Cut Your Business Fleet Costs.

(ThySistas.com) Running a fleet of vehicles is notoriously expensive. But for many businesses, there doesn’t seem to be an alternative: you either accept the costs or go out of business. The majority of owners do the former.

As it turns out, however, there are a variety of ways that you can cut fleet costs and get your budget under control. Here’s how.

Encourage Workers To Drive Efficiently

The way your employees drive can have a substantial impact on your annual fuel and maintenance costs. Over time, revving, sudden braking and rapid acceleration can increase your expenses. Your job, as the owner, is to train your drivers to drive in a way that cuts costs and helps them earn bigger bonuses.

Hire On-Demand

For some businesses, there’s no need to maintain a permanent fleet of vehicles. Often van hire is much more cost-effective. By hiring, you avoid all of the ongoing insurance and maintenance costs and just pay for the vehicle services that you use.

Choose Low CO2 Vehicles

We’re still waiting for a compelling electric van, but by choosing low CO2 vehicles, you could save a lot of money. Not only do eco-friendly vans tend to be cheaper to buy (because of their smaller engines), but they also attract less tax and use less fuel. If you do a lot of miles in your vans, you could find that you enjoy substantial savings by the end of the year.

Buy Vehicles In Bulk

Many vendors are willing to offer money off van purchases if you buy in bulk (and buy models that they want to shift out of their inventory). Ask the dealer what discounts they offer for multiple vehicle purchases and see if you can save any money.
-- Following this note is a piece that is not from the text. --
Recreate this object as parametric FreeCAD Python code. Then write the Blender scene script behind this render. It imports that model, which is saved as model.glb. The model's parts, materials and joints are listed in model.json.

Don’t Just Pick The Cheapest Sticker Price

While the sticker price is important, it’s not the only cost to take into consideration when buying fleet vehicles. Sticker prices don’t tell you the present discounted cost of running a van across its twenty-year lifetime.

If you want to find out how much it really costs to run a particular model, you’ll have to do some research. Take into consideration things like fuel costs, ongoing maintenance costs and tax.